** INFORMATION SHOWN **
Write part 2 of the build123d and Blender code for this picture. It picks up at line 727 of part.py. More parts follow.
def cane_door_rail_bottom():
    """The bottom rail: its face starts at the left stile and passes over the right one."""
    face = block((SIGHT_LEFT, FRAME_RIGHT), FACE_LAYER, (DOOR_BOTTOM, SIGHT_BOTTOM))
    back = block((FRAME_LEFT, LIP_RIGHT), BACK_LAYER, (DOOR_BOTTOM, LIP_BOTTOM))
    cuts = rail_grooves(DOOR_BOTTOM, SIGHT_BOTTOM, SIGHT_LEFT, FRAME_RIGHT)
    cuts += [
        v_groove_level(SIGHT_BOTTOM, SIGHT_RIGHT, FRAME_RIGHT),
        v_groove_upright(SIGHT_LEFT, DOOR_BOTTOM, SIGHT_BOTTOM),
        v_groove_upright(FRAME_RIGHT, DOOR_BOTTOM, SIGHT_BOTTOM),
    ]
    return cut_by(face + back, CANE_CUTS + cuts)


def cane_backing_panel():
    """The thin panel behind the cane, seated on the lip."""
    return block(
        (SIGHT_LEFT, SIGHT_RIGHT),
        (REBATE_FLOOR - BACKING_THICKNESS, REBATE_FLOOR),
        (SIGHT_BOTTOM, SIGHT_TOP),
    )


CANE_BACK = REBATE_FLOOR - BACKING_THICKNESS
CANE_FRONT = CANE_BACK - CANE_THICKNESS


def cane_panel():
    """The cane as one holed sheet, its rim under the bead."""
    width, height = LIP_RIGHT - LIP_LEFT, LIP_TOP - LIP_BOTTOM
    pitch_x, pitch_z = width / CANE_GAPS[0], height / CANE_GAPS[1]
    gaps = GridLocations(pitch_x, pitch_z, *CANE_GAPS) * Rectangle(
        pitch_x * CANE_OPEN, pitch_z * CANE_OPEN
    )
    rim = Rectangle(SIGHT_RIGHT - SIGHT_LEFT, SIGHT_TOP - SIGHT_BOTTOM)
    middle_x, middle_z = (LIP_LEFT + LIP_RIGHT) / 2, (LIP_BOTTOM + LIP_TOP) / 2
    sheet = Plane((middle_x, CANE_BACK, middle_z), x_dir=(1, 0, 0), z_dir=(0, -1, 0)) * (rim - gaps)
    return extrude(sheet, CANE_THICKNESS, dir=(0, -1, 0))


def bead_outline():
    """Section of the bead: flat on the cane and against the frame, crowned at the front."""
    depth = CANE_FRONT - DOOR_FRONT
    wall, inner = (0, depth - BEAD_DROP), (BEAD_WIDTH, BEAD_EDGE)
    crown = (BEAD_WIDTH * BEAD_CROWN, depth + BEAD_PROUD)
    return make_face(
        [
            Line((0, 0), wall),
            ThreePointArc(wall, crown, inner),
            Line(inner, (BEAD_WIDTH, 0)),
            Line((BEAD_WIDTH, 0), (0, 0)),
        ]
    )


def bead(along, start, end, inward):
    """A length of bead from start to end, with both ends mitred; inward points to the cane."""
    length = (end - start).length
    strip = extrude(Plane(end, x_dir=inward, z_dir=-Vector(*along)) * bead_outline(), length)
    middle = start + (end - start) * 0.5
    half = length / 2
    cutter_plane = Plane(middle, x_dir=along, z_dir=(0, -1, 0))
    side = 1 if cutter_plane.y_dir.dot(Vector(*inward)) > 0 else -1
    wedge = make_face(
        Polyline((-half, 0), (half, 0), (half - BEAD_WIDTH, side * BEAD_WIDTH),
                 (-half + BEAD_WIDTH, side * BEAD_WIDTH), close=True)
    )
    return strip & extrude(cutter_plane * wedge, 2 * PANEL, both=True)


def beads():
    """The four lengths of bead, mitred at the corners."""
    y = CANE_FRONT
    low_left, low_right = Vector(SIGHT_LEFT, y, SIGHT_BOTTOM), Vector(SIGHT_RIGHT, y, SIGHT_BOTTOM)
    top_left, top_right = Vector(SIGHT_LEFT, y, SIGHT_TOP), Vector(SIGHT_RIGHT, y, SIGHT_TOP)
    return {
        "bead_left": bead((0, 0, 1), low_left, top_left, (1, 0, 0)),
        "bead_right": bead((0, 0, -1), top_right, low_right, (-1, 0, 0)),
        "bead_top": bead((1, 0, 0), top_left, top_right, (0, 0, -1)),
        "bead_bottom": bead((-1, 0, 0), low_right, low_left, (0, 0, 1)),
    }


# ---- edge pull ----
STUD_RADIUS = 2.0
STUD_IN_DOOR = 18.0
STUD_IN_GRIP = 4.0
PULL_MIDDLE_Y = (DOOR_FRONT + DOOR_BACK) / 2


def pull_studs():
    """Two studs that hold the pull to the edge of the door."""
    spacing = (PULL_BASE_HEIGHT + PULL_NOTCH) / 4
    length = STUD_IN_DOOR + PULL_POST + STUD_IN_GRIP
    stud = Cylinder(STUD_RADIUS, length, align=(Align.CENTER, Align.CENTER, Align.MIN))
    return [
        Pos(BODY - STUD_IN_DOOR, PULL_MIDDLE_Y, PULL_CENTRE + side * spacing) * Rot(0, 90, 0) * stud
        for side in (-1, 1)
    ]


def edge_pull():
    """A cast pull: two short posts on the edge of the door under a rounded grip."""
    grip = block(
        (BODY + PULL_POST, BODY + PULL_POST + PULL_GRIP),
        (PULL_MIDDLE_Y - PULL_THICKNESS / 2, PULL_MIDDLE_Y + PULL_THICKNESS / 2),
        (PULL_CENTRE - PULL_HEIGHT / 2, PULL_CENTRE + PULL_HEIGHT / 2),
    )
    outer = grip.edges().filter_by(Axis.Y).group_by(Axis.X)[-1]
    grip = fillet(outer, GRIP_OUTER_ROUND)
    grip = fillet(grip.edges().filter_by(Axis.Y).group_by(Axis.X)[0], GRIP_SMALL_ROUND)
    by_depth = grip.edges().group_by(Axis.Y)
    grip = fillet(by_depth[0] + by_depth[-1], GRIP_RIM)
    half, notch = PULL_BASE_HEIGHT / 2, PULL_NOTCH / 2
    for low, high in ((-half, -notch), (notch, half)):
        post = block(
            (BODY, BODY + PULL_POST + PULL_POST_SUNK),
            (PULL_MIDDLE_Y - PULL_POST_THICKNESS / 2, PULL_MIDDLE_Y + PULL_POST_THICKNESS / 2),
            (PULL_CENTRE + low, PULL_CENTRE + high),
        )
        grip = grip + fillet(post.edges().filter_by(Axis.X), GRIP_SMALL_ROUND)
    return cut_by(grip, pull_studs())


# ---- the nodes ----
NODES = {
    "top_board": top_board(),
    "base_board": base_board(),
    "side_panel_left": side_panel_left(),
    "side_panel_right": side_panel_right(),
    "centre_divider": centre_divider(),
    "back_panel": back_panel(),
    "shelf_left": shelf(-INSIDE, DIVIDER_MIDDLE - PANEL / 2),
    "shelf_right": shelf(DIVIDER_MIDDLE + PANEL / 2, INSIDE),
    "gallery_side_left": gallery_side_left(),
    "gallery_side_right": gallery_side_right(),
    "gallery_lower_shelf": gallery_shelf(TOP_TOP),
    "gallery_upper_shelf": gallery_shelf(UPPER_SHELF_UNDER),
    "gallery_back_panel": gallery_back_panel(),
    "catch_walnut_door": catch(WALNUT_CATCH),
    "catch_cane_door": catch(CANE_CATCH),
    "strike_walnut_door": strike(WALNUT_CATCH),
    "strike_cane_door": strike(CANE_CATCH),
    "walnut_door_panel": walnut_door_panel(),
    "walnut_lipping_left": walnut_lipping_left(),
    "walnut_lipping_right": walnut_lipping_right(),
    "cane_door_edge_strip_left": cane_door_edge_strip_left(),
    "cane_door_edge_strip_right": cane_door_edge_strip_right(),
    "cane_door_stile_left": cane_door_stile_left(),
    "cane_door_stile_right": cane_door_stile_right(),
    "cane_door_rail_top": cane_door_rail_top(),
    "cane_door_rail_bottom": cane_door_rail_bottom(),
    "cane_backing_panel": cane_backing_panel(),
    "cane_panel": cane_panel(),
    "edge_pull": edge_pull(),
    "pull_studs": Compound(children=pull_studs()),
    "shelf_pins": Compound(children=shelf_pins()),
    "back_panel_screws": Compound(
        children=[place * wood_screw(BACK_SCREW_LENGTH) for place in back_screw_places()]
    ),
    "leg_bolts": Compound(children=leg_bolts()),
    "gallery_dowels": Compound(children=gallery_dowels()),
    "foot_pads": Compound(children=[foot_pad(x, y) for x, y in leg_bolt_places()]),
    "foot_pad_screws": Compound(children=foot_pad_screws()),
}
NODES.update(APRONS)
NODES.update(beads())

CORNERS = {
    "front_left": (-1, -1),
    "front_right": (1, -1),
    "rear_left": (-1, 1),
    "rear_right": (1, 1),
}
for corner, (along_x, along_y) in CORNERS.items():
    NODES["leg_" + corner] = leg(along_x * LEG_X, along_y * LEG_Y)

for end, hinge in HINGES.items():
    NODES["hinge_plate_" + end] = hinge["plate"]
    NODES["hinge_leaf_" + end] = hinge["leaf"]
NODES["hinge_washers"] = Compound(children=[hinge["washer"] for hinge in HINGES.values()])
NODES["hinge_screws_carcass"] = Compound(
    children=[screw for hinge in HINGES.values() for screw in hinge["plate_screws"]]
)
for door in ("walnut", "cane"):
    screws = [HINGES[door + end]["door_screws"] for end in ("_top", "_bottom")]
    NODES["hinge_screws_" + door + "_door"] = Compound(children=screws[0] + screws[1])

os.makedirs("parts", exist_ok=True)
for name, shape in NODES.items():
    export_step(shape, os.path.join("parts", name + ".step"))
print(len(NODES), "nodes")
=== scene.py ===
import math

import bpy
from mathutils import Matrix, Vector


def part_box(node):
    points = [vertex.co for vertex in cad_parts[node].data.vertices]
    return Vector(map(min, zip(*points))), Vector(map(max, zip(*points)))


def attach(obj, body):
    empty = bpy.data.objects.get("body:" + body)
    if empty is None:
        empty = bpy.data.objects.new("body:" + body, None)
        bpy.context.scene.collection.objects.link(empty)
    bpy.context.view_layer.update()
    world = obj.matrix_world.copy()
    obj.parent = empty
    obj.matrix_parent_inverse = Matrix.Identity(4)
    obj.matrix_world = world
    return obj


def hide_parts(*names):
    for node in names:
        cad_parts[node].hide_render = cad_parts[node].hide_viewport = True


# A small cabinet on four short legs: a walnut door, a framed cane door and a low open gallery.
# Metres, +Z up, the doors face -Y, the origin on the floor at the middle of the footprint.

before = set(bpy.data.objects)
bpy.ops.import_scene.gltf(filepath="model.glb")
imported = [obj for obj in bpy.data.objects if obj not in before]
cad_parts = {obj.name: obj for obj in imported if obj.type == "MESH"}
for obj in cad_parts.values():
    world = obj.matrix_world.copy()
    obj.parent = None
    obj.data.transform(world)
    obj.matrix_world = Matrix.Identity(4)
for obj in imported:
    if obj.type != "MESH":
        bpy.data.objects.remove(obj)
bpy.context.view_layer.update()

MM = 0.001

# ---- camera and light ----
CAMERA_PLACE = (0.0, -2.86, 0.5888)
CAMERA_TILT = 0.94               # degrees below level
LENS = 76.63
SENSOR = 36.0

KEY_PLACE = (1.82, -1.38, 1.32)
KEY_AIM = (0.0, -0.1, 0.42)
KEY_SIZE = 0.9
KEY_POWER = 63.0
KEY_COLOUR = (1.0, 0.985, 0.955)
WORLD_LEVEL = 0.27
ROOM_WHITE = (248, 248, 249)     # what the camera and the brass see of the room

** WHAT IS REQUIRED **
Out of the data above, set down the lines from the one with "for end, hinge" to the one with "for node in", both included, exactly as written and with no additions.

** RESULT OF THE TASK **
for end, hinge in HINGES.items():
    NODES["hinge_plate_" + end] = hinge["plate"]
    NODES["hinge_leaf_" + end] = hinge["leaf"]
NODES["hinge_washers"] = Compound(children=[hinge["washer"] for hinge in HINGES.values()])
NODES["hinge_screws_carcass"] = Compound(
    children=[screw for hinge in HINGES.values() for screw in hinge["plate_screws"]]
)
for door in ("walnut", "cane"):
    screws = [HINGES[door + end]["door_screws"] for end in ("_top", "_bottom")]
    NODES["hinge_screws_" + door + "_door"] = Compound(children=screws[0] + screws[1])

os.makedirs("parts", exist_ok=True)
for name, shape in NODES.items():
    export_step(shape, os.path.join("parts", name + ".step"))
print(len(NODES), "nodes")
=== scene.py ===
import math

import bpy
from mathutils import Matrix, Vector


def part_box(node):
    points = [vertex.co for vertex in cad_parts[node].data.vertices]
    return Vector(map(min, zip(*points))), Vector(map(max, zip(*points)))


def attach(obj, body):
    empty = bpy.data.objects.get("body:" + body)
    if empty is None:
        empty = bpy.data.objects.new("body:" + body, None)
        bpy.context.scene.collection.objects.link(empty)
    bpy.context.view_layer.update()
    world = obj.matrix_world.copy()
    obj.parent = empty
    obj.matrix_parent_inverse = Matrix.Identity(4)
    obj.matrix_world = world
    return obj


def hide_parts(*names):
    for node in names:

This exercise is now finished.